**EXERCISE**
Find the lines with the string "pose" and return them.
— begin —
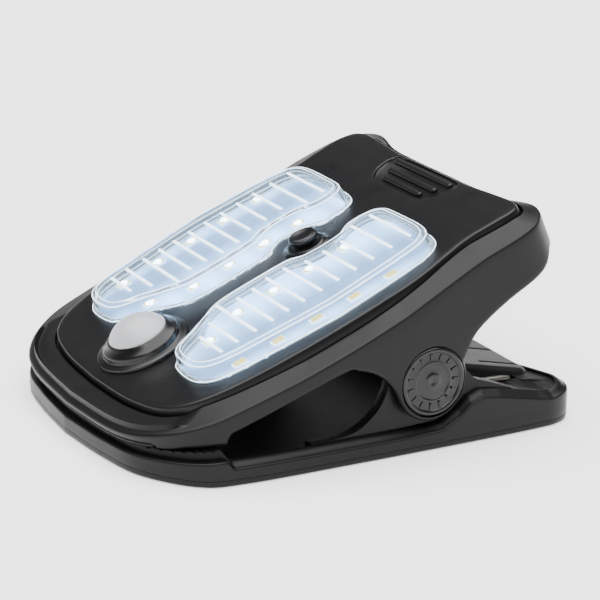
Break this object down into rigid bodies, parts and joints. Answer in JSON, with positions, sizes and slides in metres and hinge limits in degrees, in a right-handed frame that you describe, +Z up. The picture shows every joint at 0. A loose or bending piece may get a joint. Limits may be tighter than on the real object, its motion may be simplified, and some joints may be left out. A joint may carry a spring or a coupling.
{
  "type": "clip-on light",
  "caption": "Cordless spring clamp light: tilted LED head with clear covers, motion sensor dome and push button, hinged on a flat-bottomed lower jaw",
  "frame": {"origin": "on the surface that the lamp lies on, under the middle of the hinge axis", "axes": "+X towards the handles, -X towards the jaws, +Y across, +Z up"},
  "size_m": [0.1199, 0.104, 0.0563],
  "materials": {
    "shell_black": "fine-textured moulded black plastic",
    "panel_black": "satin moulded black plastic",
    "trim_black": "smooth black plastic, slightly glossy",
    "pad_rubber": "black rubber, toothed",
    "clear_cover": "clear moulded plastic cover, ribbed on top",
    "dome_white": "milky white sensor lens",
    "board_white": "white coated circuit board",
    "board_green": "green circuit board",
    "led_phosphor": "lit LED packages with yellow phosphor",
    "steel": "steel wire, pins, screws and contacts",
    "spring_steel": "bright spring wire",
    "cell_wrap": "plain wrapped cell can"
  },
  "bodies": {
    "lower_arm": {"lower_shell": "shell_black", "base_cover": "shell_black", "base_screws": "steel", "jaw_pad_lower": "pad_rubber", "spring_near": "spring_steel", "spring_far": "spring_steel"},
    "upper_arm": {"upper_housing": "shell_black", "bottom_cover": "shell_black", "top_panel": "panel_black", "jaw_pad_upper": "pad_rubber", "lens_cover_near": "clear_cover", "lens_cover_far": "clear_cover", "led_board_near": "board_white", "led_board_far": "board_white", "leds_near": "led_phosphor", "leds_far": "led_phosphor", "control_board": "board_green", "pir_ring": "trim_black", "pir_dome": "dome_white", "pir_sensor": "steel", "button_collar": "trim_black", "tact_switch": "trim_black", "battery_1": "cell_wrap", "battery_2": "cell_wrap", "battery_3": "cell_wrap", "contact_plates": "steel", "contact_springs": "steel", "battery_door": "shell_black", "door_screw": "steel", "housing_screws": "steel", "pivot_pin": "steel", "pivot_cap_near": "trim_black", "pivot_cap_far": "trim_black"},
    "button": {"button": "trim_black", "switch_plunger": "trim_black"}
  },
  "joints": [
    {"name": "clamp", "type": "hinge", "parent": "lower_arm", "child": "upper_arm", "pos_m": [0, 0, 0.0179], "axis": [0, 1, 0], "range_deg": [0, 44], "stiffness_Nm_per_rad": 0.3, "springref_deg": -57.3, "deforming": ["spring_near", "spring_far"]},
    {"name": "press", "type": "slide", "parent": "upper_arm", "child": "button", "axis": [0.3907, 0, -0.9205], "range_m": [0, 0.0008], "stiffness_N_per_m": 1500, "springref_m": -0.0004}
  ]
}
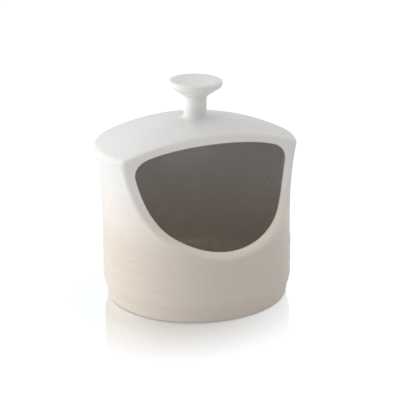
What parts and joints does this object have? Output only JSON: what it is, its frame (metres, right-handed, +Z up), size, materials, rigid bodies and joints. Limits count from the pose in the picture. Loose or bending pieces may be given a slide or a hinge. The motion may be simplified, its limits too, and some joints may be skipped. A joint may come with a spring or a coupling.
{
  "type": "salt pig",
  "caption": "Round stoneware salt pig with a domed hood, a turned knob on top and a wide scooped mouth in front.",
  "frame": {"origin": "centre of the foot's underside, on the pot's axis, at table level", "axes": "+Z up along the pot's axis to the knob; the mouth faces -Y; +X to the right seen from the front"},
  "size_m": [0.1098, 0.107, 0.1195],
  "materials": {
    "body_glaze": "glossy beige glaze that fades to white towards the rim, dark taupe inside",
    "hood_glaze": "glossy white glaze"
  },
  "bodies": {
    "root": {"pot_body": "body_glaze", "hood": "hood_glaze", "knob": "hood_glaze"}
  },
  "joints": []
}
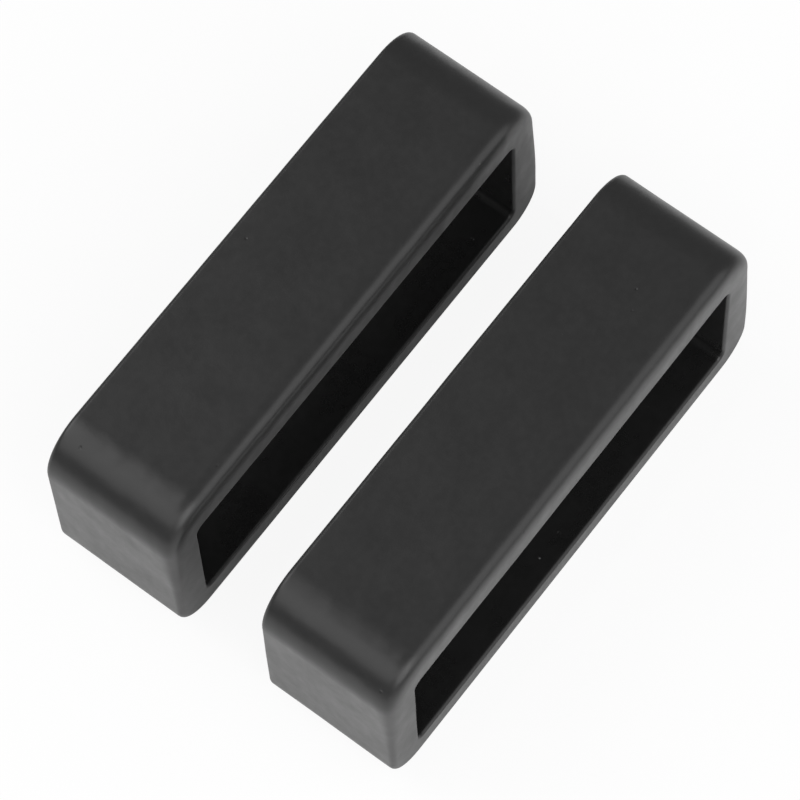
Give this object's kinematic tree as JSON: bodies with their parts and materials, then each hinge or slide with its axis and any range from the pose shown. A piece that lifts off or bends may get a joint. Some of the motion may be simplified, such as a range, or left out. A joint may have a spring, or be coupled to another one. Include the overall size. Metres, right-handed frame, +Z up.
— end —
**RESULT BELOW**
What parts and joints does this object have? Output only JSON: what it is, its frame (metres, right-handed, +Z up), size, materials, rigid bodies and joints. Limits count from the pose in the picture. Loose or bending pieces may be given a slide or a hinge. The motion may be simplified, its limits too, and some joints may be skipped. A joint may come with a spring or a coupling.
Give this object's kinematic tree as JSON: bodies with their parts and materials, then each hinge or slide with its axis and any range from the pose shown. A piece that lifts off or bends may get a joint. Some of the motion may be simplified, such as a range, or left out. A joint may have a spring, or be coupled to another one. Include the overall size. Metres, right-handed frame, +Z up.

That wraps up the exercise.